# How much does a full grown boer wether weigh?



## hardworkingwoman (Jun 4, 2009)

Does anyone happen to know the average weight of a boer wether when they are full grown and how long does it take them to mature? 
Thanks!


----------



## Alice In TX/MO (May 10, 2002)

Scroll down to page four on the linked PDF file. It's in centimeters and kilos.
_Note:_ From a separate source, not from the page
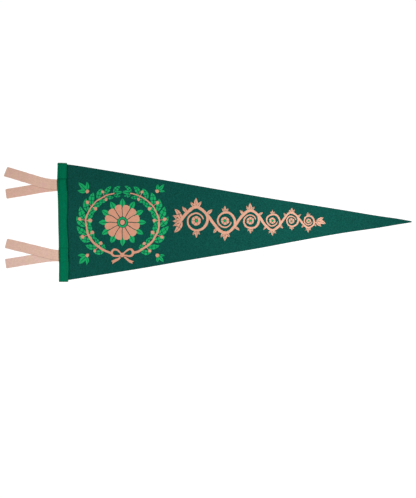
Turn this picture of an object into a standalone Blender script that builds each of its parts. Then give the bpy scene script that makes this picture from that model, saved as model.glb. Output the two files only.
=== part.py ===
"""Felt pennant flag, lying flat with its face up.

A long triangle of dark green felt, a narrow header strip sewn over its hoist edge, and two pairs
of felt ties whose roots lie between the pennant and the header. Metres, +Z up.

Every piece is laid out from the hoist: x runs from the hoist to the tip, y up the hoist from its
middle, and z up from the surface the flag lies on. One empty moves the whole layout so that the
origin is under the middle of the flag, ties included.
"""

import math
from collections.abc import Callable
from typing import NamedTuple

import bmesh
import bpy
import numpy as np

MM = 0.001

# Felt thicknesses, and the gap left between pieces that touch
PENNANT_THICK = 1.5 * MM
HEADER_THICK = 1.2 * MM
TIE_THICK = 1.0 * MM
GAP = 0.3 * MM
SLOPE_ROOM = 0.1 * MM  # extra room between two sheets that slope together
TIE_STEP = TIE_THICK + GAP + SLOPE_ROOM
STACK_BASE = PENNANT_THICK + GAP

# The pennant, 27 inches long, with the small waver of its hand-cut edges
PENNANT_LENGTH = 685.8 * MM
HOIST_TOP = 115.7 * MM
HOIST_BOTTOM = -114.5 * MM
HOIST_INSET_TOP = 0.8 * MM
HOIST_INSET_BOTTOM = 3.2 * MM
TIP_TOP = 2.1 * MM
TIP_BOTTOM = 0.5 * MM

# The header strip, about 18 mm wide, and the ends of its cut
HEADER_TOP = 115.6 * MM
HEADER_BOTTOM = -115.5 * MM
HEADER_CORNER = 1.2 * MM
HEADER_END_DROP = 0.7 * MM  # how much lower the top end is on the pennant's side
HEADER_CLEAR = 1.2 * MM  # how far past a tie's edge the header stays at full height
HEADER_RAMP = 3.5 * MM  # width over which the header climbs onto a tie

# The ties, 3/4 inch strips that show for 4 inches
TIE_EXIT = -2.0 * MM  # where a tie leaves the header
TIE_HIDDEN = 15.0 * MM  # length of its root under the header
TIE_CORNER = 1.2 * MM
TIE_DROP_START = -3.6 * MM  # the ties come down from the header's height over this stretch
TIE_DROP_END = -17.0 * MM
FORK_START = -58.0 * MM  # past the fork the upper tie comes down to the surface too
FORK_END = -78.0 * MM
TIE_REACH = 104.7 * MM  # the furthest corner of the ties

HOIST_X = (TIE_REACH - PENNANT_LENGTH) / 2


class EdgeStation(NamedTuple):
    """How far the pennant's two long edges stand out of a straight cut, in millimetres."""

    along: float
    upper_out: float
    lower_out: float


EDGE_STATIONS = [
    EdgeStation(along=0, upper_out=-1.0, lower_out=0.2),
    EdgeStation(along=30, upper_out=0.2, lower_out=0.5),
    EdgeStation(along=80, upper_out=0.6, lower_out=0.9),
    EdgeStation(along=160, upper_out=0.5, lower_out=1.5),
    EdgeStation(along=240, upper_out=0.2, lower_out=1.1),
    EdgeStation(along=315, upper_out=-0.4, lower_out=1.1),
    EdgeStation(along=390, upper_out=-1.0, lower_out=0.9),
    EdgeStation(along=470, upper_out=-0.7, lower_out=-0.6),
    EdgeStation(along=550, upper_out=-0.2, lower_out=-1.2),
    EdgeStation(along=625, upper_out=-0.2, lower_out=0.3),
    EdgeStation(along=665, upper_out=0.6, lower_out=0.3),
    EdgeStation(along=685.8, upper_out=0.2, lower_out=0.6),
]


class HeaderStation(NamedTuple):
    """Where the header strip's two edges lie at one height on the hoist, in millimetres."""

    height: float
    left: float
    right: float


HEADER_STATIONS = [
    HeaderStation(height=115.6, left=-0.7, right=18.0),
    HeaderStation(height=106.0, left=-0.8, right=17.5),
    HeaderStation(height=91.0, left=-1.3, right=17.1),
    HeaderStation(height=73.0, left=-1.5, right=17.2),
    HeaderStation(height=59.0, left=-0.8, right=18.2),
    HeaderStation(height=44.0, left=-0.2, right=18.6),
    HeaderStation(height=21.0, left=0.3, right=18.4),
    HeaderStation(height=5.0, left=0.5, right=17.4),
    HeaderStation(height=-18.0, left=1.0, right=18.3),
    HeaderStation(height=-33.0, left=1.4, right=19.5),
    HeaderStation(height=-48.0, left=1.6, right=20.4),
    HeaderStation(height=-64.0, left=1.8, right=20.2),
    HeaderStation(height=-80.0, left=2.2, right=21.0),
    HeaderStation(height=-95.0, left=2.1, right=20.8),
    HeaderStation(height=-115.5, left=1.9, right=20.2),
]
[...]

http://www.aerots.com.au/documents/Newsletter Vol 4 No2.pdf


----------



## hardworkingwoman (Jun 4, 2009)

That is good info, the reason I want to know is that a friend of mine wants to buy a boer baby and wanted to know approx. how much they weigh when full grown.


----------



## Alice In TX/MO (May 10, 2002)

Hmmmm. Lots of factors can affect growth. I hope someone with Boers chimes in!


----------



## PaulNKS (Jan 11, 2009)

A boer buck can weigh up to 300 pounds and a doe 200 or a bit more. A wether, I don't know. I don't castrate mine.


----------



## Goat Servant (Oct 26, 2007)

Remember they grow till around 4. Our 2yr old wether maybe 175lb.


----------



## KSALguy (Feb 14, 2006)

i had an EGGS buck for a year, he was 375 at 4years old, it verys by bloodline, and on managment, also alot of red head white body animals out there are not pure so there are alot of small scrubby goats out there being sold as Boer, so it all depends on whats in the mix really,


----------



## Cheribelle (Jul 23, 2007)

Yeah, around here they are all over the scale. Some knee high. Once I saw a really exceptional Boer wether at a parade, pulling a cart. He was enormous! I want one like that!


----------



## hayzor (Dec 8, 2003)

I don't have any full grown wethers. We see alot of them at our county fair and they weigh between 80 - 140, but these are Boer goats going to market and that are less than 1 year. 
I've got 2 does that just gave birth - 150 lb, and 110 lb.

Its some info, but I haven't answered your question.


----------



## fishhead (Jul 19, 2006)

I have a 4 yr old boer/nubian wether. I haven't taped him for a while but he's huge. I would guess at least 250 lbs. He's an eating machine.


----------